David: I have to think of this in relation to a quote from A Field Guide to Getting Lost: ‘Like ruins, the social can become a wilderness in which the soul too becomes wild, seeking beyond itself, beyond its imagination. And there is a specific kind of wildness, having to do with the erotic, the intoxicating, the transgressive, that is more easily located in cities than in the wilderness. It has a time too, the time of youth, and of night.’ Getting older, would you still think that this is when and how the erotic manifests itself or do you see your idea of eroticism evolve?

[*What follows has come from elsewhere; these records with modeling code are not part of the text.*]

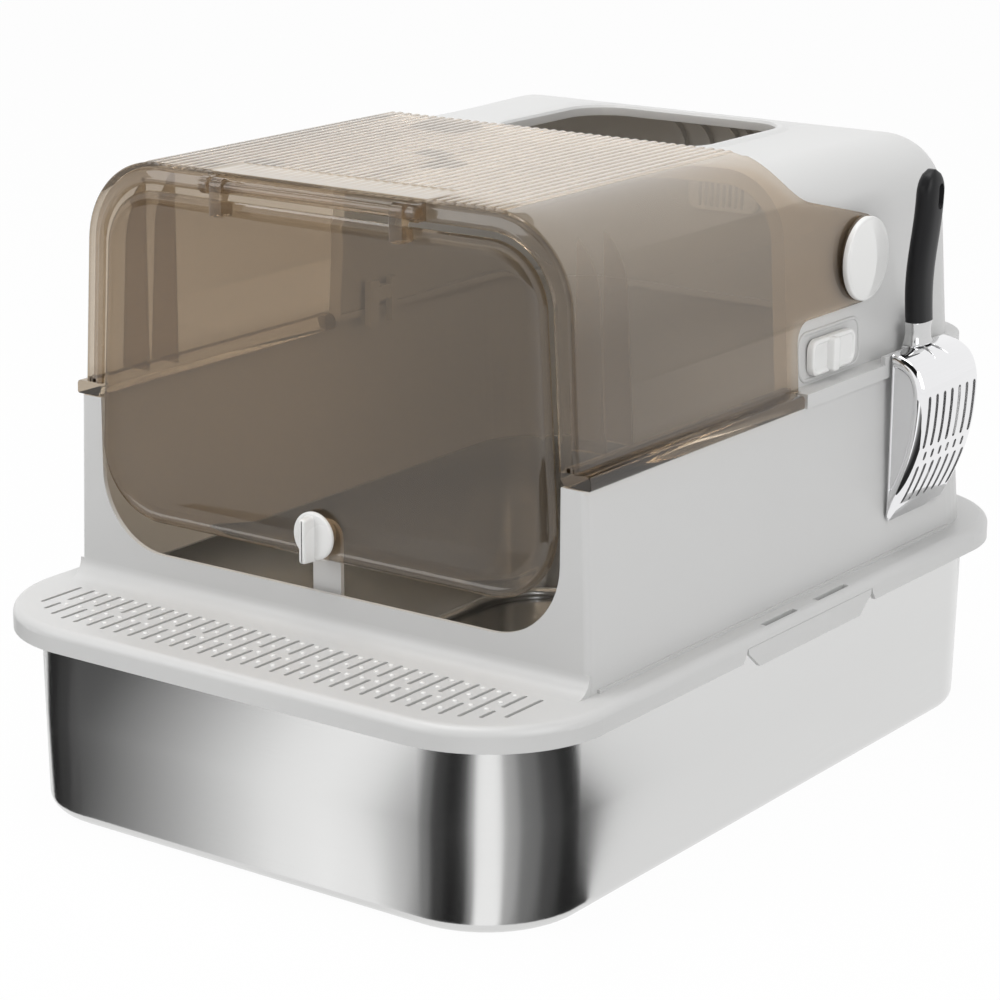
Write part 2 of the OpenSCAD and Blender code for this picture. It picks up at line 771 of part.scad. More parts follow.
// An ear: a round eye on an arm that reaches down to a foot on the door
module ear_profile() {
    arm_y = rod_y - rod_d / 2 - 1.5;
    foot_z = door_top_z - 8;
    translate([rod_y, rod_z]) circle(rod_d / 2 + 2);
    translate([arm_y, foot_z]) square([rod_d / 2 + 0.5, rod_z - foot_z]);
    translate([arm_y, foot_z]) square([door_front + 1 - arm_y, 7]);
}
module door_flap() color([0.45, 0.38, 0.3, 0.55]) {
    difference() {
        union() {
            along_y(door_front, door_front + door_t - 0.5) door_outline(0);
            along_y(door_front, door_front + door_t) difference() {
                door_outline(0);
                door_outline(door_lip);
            }
            for (s = [-1, 1]) along_x(s * ear_x - ear_w / 2, s * ear_x + ear_w / 2) ear_profile();
        }
        bar_x(-rx, rx, rod_y, rod_z, rod_d / 2 + running_gap);
        bar_y(door_front - 5, door_front + 8, 0, latch_z, latch_shaft_d / 2 + running_gap);
    }
}

// Door knob: a disc with an upright grip that runs on into a short tail
module door_knob() color("white") {
    face = door_front - rest_gap;
    union() {
        bar_y(face - 5, face, 0, latch_z, latch_d / 2);
        translate([-4.5, face - 13, latch_z - latch_d / 2 - 1]) cube([9, 12, latch_d - 1]);
        bar_y(face - 1, door_front + door_t + rest_gap, 0, latch_z, latch_shaft_d / 2);
    }
}
module latch_cam() color("white") {
    y0 = door_front + door_t + rest_gap;
    difference() {
        union() {
            bar_y(y0, y0 + 2.8, 0, latch_z, 9);
            translate([-3.5, y0, latch_z - 17]) cube([7, 2.8, 17]);
        }
        bar_y(y0 - 1, y0 + 5, 0, latch_z, 2);
    }
}
module cam_screw() color("dimgray") {
    y0 = door_front + door_t + rest_gap + 2.8;
    bar_y(y0, y0 + 1.1, 0, latch_z, 3.4);
    bar_y(y0 - 2.8 + eps, y0, 0, latch_z, 2 - running_gap);
}

// Side knob: a rim, two facets that meet in an upright curved ridge, and its shaft
module side_knob() {
    r = knob_d / 2;
    face_r = r - 2.2;
    ridge = knob_out - knob_rim;
    rim_x = knob_seat_x + knob_rim;
    bar_x(knob_seat_x, rim_x - 1.5, pivot_y, pivot_z, r);
    translate([rim_x - 1.5, pivot_y, pivot_z]) rotate([0, 90, 0]) cylinder(h = 1.5, r1 = r, r2 = face_r);
    hull() {
        bar_x(rim_x - 1, rim_x, pivot_y, pivot_z, face_r, $fn = 48);
        for (t = [-0.9 : 0.18 : 0.9])
            translate([rim_x + ridge * (1 - t * t) - 1, pivot_y - 1, pivot_z + t * face_r - 1])
                cube([1, 2, 2]);
    }
    bar_x(rear_boss_inner - nut_l - 1, knob_seat_x + 1, pivot_y, pivot_z, pivot_d / 2);
}
module side_knob_right() color("white") side_knob();
module side_knob_left() color("white") mirror([1, 0, 0]) side_knob();

module pivot_nut() {
    difference() {
        translate([rear_boss_inner - nut_l - rest_gap, pivot_y, pivot_z]) rotate([0, 90, 0])
            cylinder(h = nut_l, r = pivot_boss_r, $fn = 6);
        bar_x(rear_boss_inner - nut_l - 2, rear_boss_inner + 1, pivot_y, pivot_z, pivot_d / 2 + running_gap);
    }
}
module pivot_nut_right() color("gainsboro") pivot_nut();
module pivot_nut_left() color("gainsboro") mirror([1, 0, 0]) pivot_nut();

// Slide lock: a plate with a thumb bar outside and a carriage inside, joined by a stem
module slide_lock() {
    x0 = lock_x + 1;
    z1 = lock_z + lock_h;
    along_x(x0, x0 + lock_t) round_rect(lock_y, lock_y + lock_l, lock_z, z1, 7);
    translate([x0 + lock_t - 1, lock_y + 0.4 * lock_l, lock_z + 0.5]) cube([4.5, thumb_w, lock_h - 1]);
    translate([stem_x, stem_y, stem_z]) cube([x0 - stem_x + 0.5, stem_l, stem_h]);
}
module slide_lock_right() color("white") slide_lock();
module slide_lock_left() color("white") mirror([1, 0, 0]) slide_lock();

// Carriage of a slide lock: two posts inside, joined by the bar that takes the stem
module lock_carriage() {
    h = 31;
    front_post = 9.5;
    rear_post = 6;
    z0 = stem_z + stem_h / 2 - 21;
    translate([stem_x - 5, stem_y - front_post, z0]) cube([5, front_post, h]);
    translate([stem_x - 5, stem_y + stem_l, z0]) cube([5, rear_post, h]);
    translate([stem_x - 4, stem_y - 1, stem_z]) cube([4, stem_l + 2, stem_h]);
}
module lock_carriage_right() color("gainsboro") lock_carriage();
module lock_carriage_left() color("gainsboro") mirror([1, 0, 0]) lock_carriage();

// A point of a curve that is steered by one control point
function bend(p, c, q, t) = (1 - t) * (1 - t) * p + 2 * t * (1 - t) * c + t * t * q;

// Scoop: its side view as X-Z points, over the shoulder and down to the tip
shoulder = 23.5;
function scoop_curve(in) =
    let (
        top = [scoop_x, scoop_top - in],
        top_bend = [scoop_x + 0.65 * (scoop_deep - in), scoop_top - 8.2 - in],
        front = [scoop_x + scoop_deep - in, scoop_top - shoulder],
        low_bend = [scoop_x + 0.92 * scoop_deep - in, scoop_top - 0.55 * scoop_l],
        tip = [scoop_x + 1, scoop_tip + 2 * in])
    concat([for (t = [0 : 0.125 : 1]) bend(top, top_bend, front, t)],
        [for (t = [0.1 : 0.1 : 1]) bend(front, low_bend, tip, t)]);
module scoop_side(in) {
    polygon(concat(scoop_curve(in), [[scoop_x, scoop_tip + 2 * in]]));
}
module scoop_slots() {
    n = 7;
    pitch = (scoop_w - 16) / (n - 1);
    y0 = scoop_y - scoop_w / 2 + 8;
    row = scoop_top - 0.6 * scoop_l;
    slot = 3.6;
    for (i = [0 : n - 1]) {
        slot_2d(y0 + i * pitch, row + 6, scoop_top - shoulder - 2, slot);
        if (i < n - 1) slot_2d(y0 + (i + 0.5) * pitch, row - 3, row + 3, slot - 0.4);
        slot_2d(y0 + i * pitch, scoop_tip + 9, row - 6, slot);
    }
}
module scoop_blade() color([0.8, 0.8, 0.82]) {
    y0 = scoop_y - scoop_w / 2;
    y1 = scoop_y + scoop_w / 2;
    hook_x = ledge_x - rail_t - 0.6 - scoop_sheet;
    difference() {
        along_y(y0, y1) scoop_side(0);
        along_y(y0 + scoop_sheet, y1 - scoop_sheet) scoop_side(scoop_sheet);
        translate([scoop_x - 1, y0 + scoop_sheet, scoop_tip + 3])
            cube([1.5 + scoop_sheet, scoop_w - 2 * scoop_sheet, scoop_l - 3 - 2 * scoop_sheet]);
        along_x(scoop_x + 3, scoop_x + scoop_deep + 20) scoop_slots();
    }
    // hook over the rail, and the neck that the grip's collar takes
    translate([hook_x, scoop_y - 12, scoop_top - scoop_sheet])
        cube([scoop_x - hook_x + 2, 24, scoop_sheet]);
    translate([hook_x, scoop_y - 12, ledge_z + 1]) cube([scoop_sheet, 24, scoop_top - ledge_z - 1]);
    translate([grip_x - 1.5, scoop_y - 5, scoop_top - 0.5]) cube([3, 10, grip_z + 10 - scoop_top]);
}
module scoop_collar() color([0.75, 0.76, 0.78]) {
    z0 = scoop_top + 0.1;
    difference() {
        translate([grip_x, scoop_y, 0]) slab(z0, grip_z - 0.1 - z0)
            round_rect(-collar_half, collar_half, -10.5, 10.5, 5);
        translate([grip_x - 1.6, scoop_y - 5.1, z0 - 1]) cube([3.2, 10.2, 40]);
    }
}

// Grip: stations of half thickness, half width, lean and height, joined smoothly
module grip_section(t) {
    hx = grip_t / 2 * (0.86 + 0.14 * sin(180 * t)) * (t > 0.9 ? 0.72 : 1);
    hy = grip_w / 2 * (0.9 + 0.1 * sin(180 * t)) * (t > 0.9 ? 0.72 : 1);
    r = hx * 0.9;
    translate([grip_x + 4.5 * t * t, scoop_y, 0])
        slab(grip_z + grip_l * t - (t > 0.5 ? 0.1 : 0)) round_rect(-hx, hx, -hy, hy, r, $fn = 32);
}
module scoop_grip() color("black") {
    hole_z = grip_z + grip_l * 0.78;
    difference() {
        union() for (t = [0, 0.3, 0.6]) hull() {
            grip_section(t);
            grip_section(t + 0.3);
            if (t == 0.6) grip_section(1);
        }
        along_x(grip_x - 20, grip_x + 25) slot_2d(scoop_y, hole_z - 8, hole_z + 8, 7);
        translate([grip_x - 1.6, scoop_y - 5.1, grip_z - 1]) cube([3.2, 10.2, 12]);
    }
}
steel_pan();
base_frame();
side_clip_left();
side_clip_right();
rear_hood();
front_hood();
hinge_rod();
door_flap();
door_knob();
latch_cam();
cam_screw();
side_knob_left();
side_knob_right();
pivot_nut_left();
pivot_nut_right();
slide_lock_left();
slide_lock_right();
lock_carriage_left();
lock_carriage_right();
scoop_blade();
scoop_collar();
scoop_grip();
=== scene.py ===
import json
import math

import bmesh
import bpy
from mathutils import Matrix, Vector


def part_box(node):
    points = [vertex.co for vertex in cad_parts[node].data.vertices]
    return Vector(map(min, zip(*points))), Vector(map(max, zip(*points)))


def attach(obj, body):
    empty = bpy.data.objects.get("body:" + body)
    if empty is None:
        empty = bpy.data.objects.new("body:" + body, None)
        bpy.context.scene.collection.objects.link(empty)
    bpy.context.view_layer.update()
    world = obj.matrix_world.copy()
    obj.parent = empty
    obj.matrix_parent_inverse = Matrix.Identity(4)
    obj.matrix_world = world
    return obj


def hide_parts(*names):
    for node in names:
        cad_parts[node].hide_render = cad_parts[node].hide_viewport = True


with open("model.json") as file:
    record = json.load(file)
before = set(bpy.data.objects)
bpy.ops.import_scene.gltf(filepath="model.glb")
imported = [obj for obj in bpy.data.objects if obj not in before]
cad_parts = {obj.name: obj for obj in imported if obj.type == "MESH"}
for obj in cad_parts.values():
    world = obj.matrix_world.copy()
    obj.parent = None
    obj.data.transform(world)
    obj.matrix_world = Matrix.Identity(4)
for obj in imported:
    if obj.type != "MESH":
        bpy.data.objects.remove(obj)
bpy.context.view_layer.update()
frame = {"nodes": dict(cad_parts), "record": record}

# Looks of an enclosed litter box: steel pan, grey frame and rear hood, smoked clear hood and
# door, white knobs and locks, and a chrome scoop. Metres, +X right, -Y the door side, +Z up.
nodes = frame["nodes"]
MM = 0.001

# Camera of the photograph
CAMERA_AT = (1.1078, -1.5816, 0.7130)
CAMERA_AZIMUTH = 36.786
CAMERA_ELEVATION = 15.301
LENS_MM = 112.31
SENSOR_MM = 36
SHIFT_X = 0.0699
SHIFT_Y = -0.0297
LAMP_AIM = (0, 0, 0.2)

# Colours, linear
GREY_PLASTIC = (0.60, 0.60, 0.595)
WHITE_PLASTIC = (0.80, 0.80, 0.79)
BLACK_PLASTIC = (0.012, 0.012, 0.013)
STEEL = (0.66, 0.66, 0.655)
SCREW_STEEL = (0.45, 0.45, 0.46)
COLLAR_METAL = (0.6, 0.6, 0.6)
CHROME = (0.83, 0.83, 0.84)
SMOKE = (0.57, 0.49, 0.395)
# The smoke's deeper tint, which is also the colour of painted shade on the hood and door
DEEP_SMOKE_AND_SHADE = (0.31, 0.235, 0.15)


# Node helpers

def new_material(name):
    """A material with an empty node tree."""
    mat = bpy.data.materials.new(name)
    mat.use_nodes = True
    mat.node_tree.nodes.clear()
    return mat, mat.node_tree


def add_node(tree, kind, inputs=None, **settings):
    """A node with its settings. An input takes a plain value or the output of another node."""
    node = tree.nodes.new(kind)
    for key, value in settings.items():
        setattr(node, key, value)
    for key, value in (inputs or {}).items():
        if isinstance(value, bpy.types.NodeSocket):
            tree.links.new(value, node.inputs[key])
        else:
            node.inputs[key].default_value = value
    return node


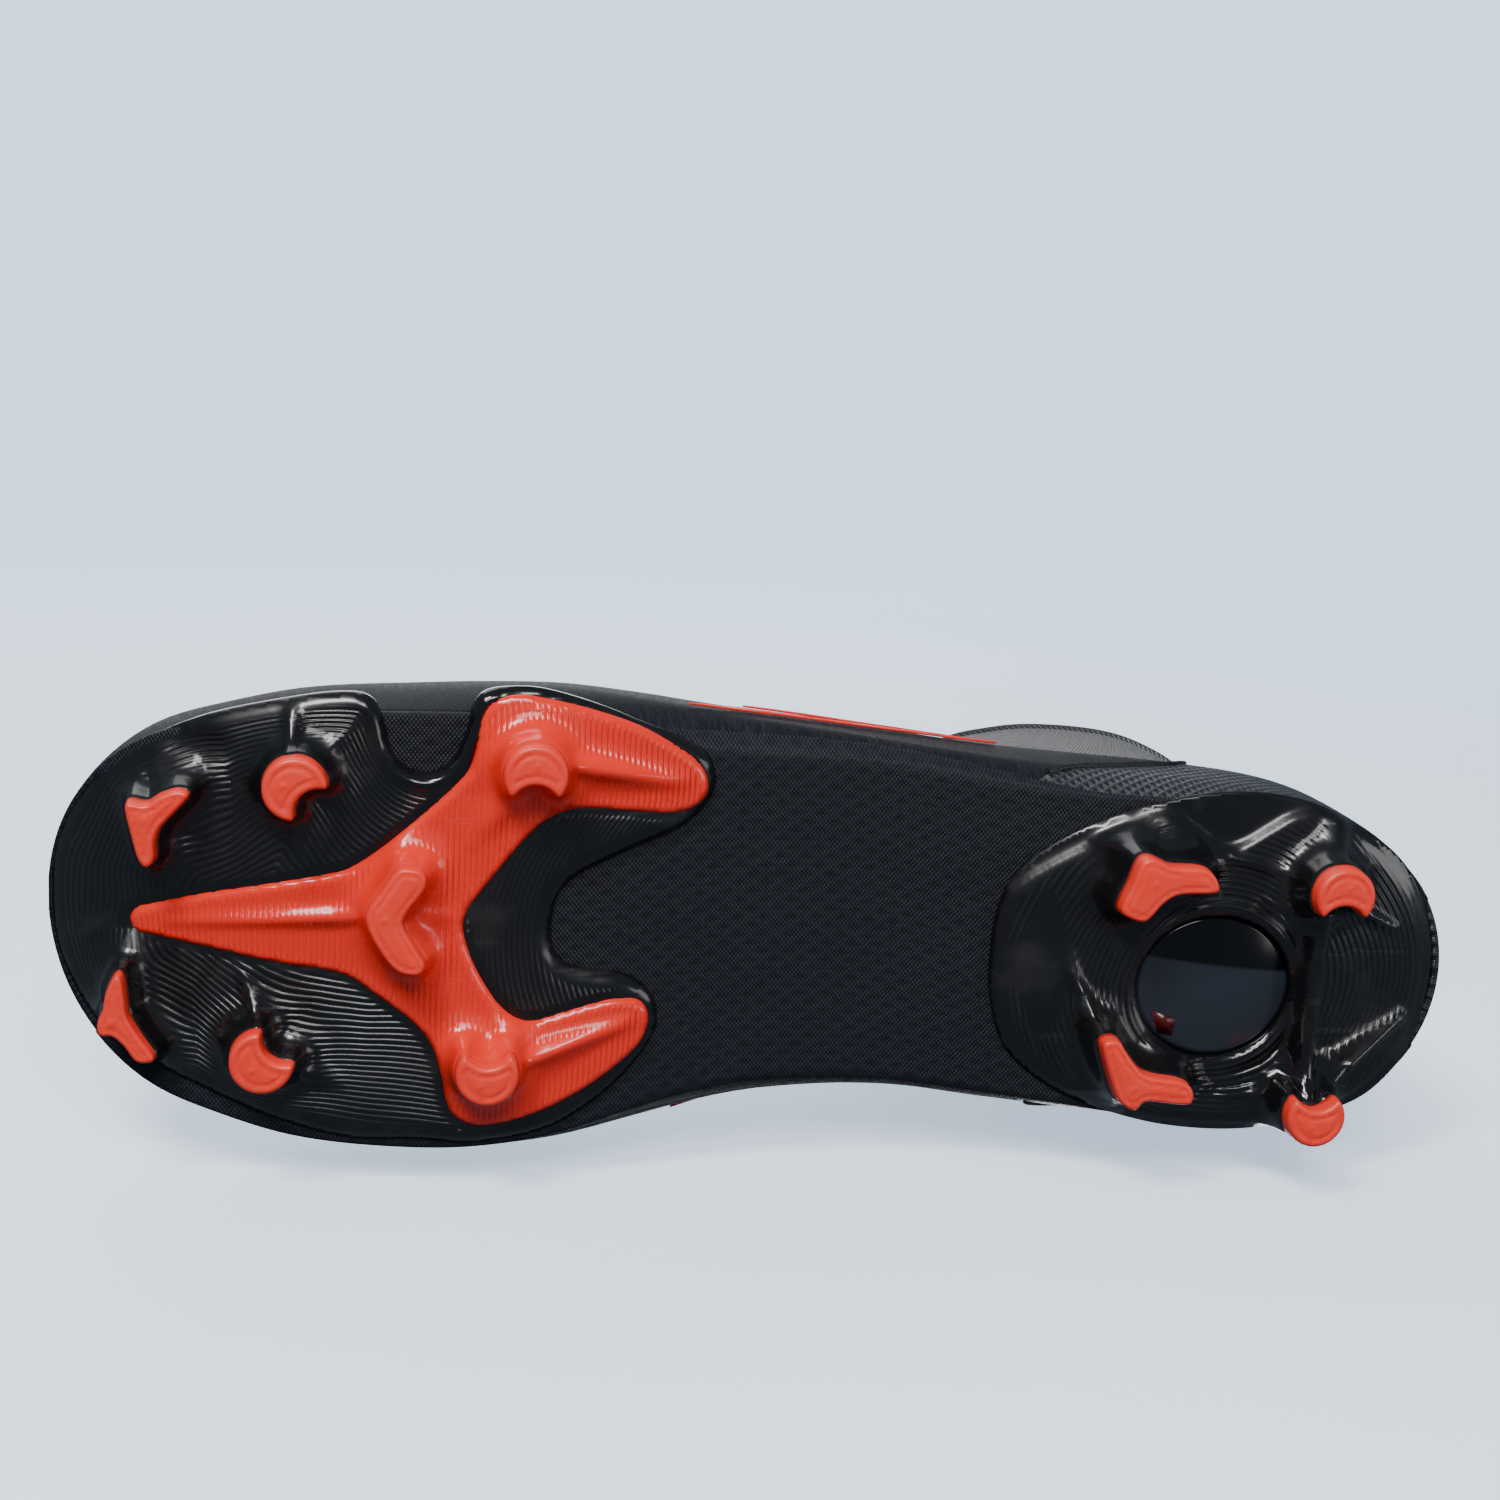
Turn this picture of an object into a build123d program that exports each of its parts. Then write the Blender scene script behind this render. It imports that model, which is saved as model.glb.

Rebecca: For the young, cities are the laboratories in which they invent themselves and find their community and place. I think older people have often done the work to find their place and make their world, and the city offers them less.
David: One of my favorite quotes from you is from Storming the Gates of Paradise: Landscapes for Politics. You write: ‘The body of a beloved is a landscape, but landscape is also a body: each is traveled in terms of the other, and thus the world is knit together with those constellating lines of imagination’. You use this as an introduction to write about metaphors, which made me think about how language can be so inherently erotic. Do you use language as an erotic tool?
Rebecca: Of course!
David: Among my favorite of your writings are the sections on the theme of distance in a Field Guide to Getting Lost. Distance can be an incredible tool to inspire desire, attraction, and dreams. So as a last question I wonder how you create the necessary distance to stimulate these things for the people around you?
Rebecca: I’m going to go ask the guy downstairs. The one with the wolf-like gait.